A "Marvel Bullpen Bulletins" page in Marvel comics cover-dated February 1969 and necessarily written two to three months earlier noted that Steinberg "has a great new job at Rockefeller Center". Working for the trade group the American Petroleum Institute, she edited pamphlets and technical manuals for 2 1/2 years, leaving when the organization relocated to Washington, D.C. By this time she had become friends with New York City underground comix cartoonists including Trina Robbins, Kim Deitch, Michelle Brand and Roger Brand. After those artists moved to San Francisco, the center of the underground comix scene, Steinberg in the latter half of 1970 moved there as well. She befriended cartoonists including Art Spiegelman and worked for Gary Arlington's San Francisco Comic Book Company before leaving the city after a year. Steinberg moved back to her family in Boston for a short while and then returned to New York City. There, she recalled in 1984, her Marvel-artist friend Herb Trimpe "had a studio in the upper 80s [of Manhattan] that he wasn't using so I stayed there and went job hunting." Steinberg found work running Captain Company, the mail-order division of the horror-comics magazine firm Warren Publishing, staying three years.
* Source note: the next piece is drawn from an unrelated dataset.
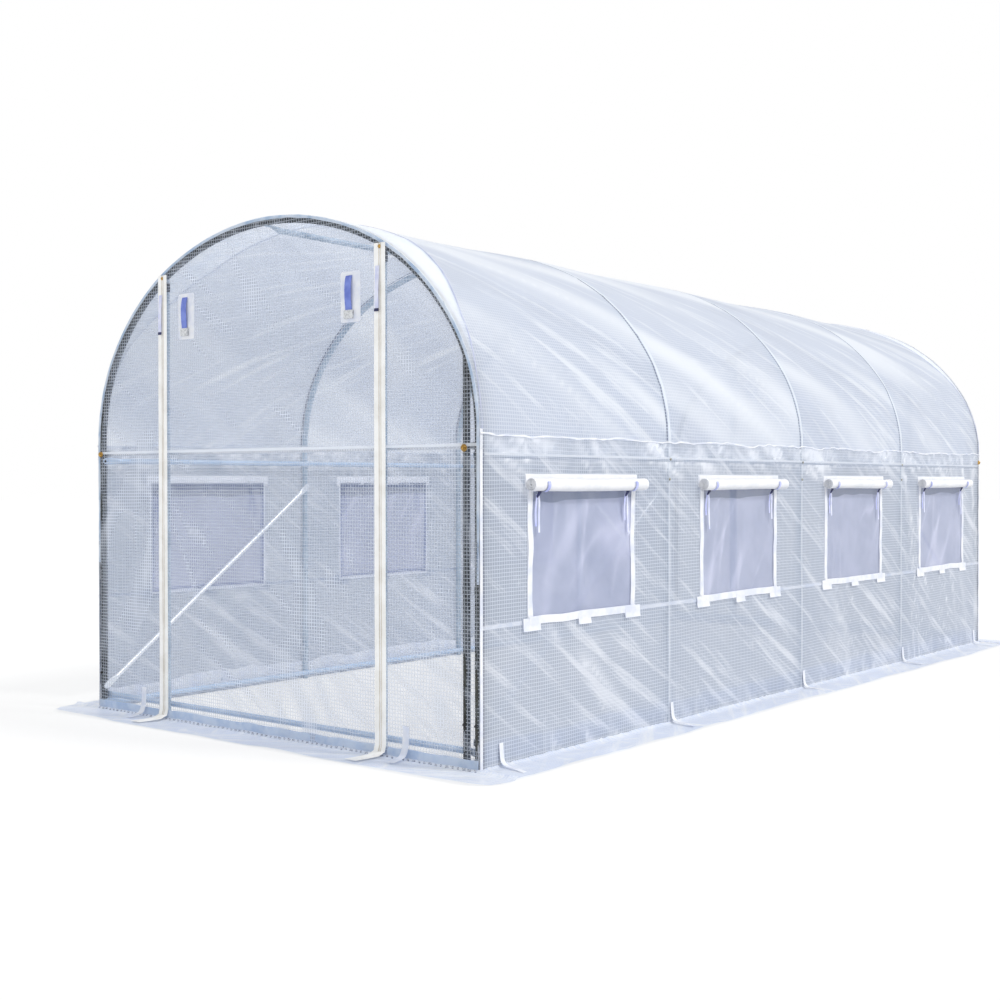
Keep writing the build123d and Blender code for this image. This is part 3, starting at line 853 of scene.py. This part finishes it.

She spoke at a 1974 New York Comic Art Convention panel on the role of women in comics, alongside Marie Severin, Jean Thomas (sometime-collaborator of then-husband Roy Thomas) and fan representative Irene Vartanoff.

A fictionalized Steinberg was portrayed as part of an alternate-reality Fantastic Four alongside Stan Lee, Jack Kirby, and Sol Brodsky in Marvel Comics' What If #11 (Oct. 1978). Art by Kirby and unspecified inker.

In 1975, Steinberg published Big Apple Comix, a seminal link between underground comix and modern-day independent comics, with contributors including such mainstream talents as Neal Adams, Archie Goodwin, Denny O'Neil, Al Williamson, and Wally Wood. Critic Ken Jones, in a 1986 retrospective review, suggested that Big Apple Comix and Mark Evanier's High Adventure may have been "the first true alternative comics".

As of 1984, she was managing editor of the Manhattan-based Arts Magazine. In the 1990s, Steinberg returned to work for Marvel as a proofreader, and continued in that role at least part-time through 2017.

==Homages==
A fictionalized Steinberg starred alongside Stan Lee, Jack Kirby, and Sol Brodsky — all transformed into a Marvel Bullpen version of the Fantastic Four — in the alternate-reality comic What If #11 (Oct. 1978). Written and drawn by Kirby, the odd tale featured Steinberg as the character then called the Invisible Girl.

In the alternate universe series Ultimate Fantastic Four #28 (May 2006), writer Mark Millar added a brief tribute to Steinberg. She serves as the secretary to President Thor on an Earth populated almost entirely by superheroes. She warns the Human Torch not to burn the rug, to which he replies, "I know, I know. No need to be such a nag, Miss Steinberg".

==Death==
Steinberg was 77 when she died in July 2017, from brain aneurysm complications and metastatic lung cancer. In a statement, Marvel eulogised Steinberg as having "… always been the heart of Marvel and a legend in her own right." She was announced to be interred at the Jewish cemetery in Kerhonkson, New York.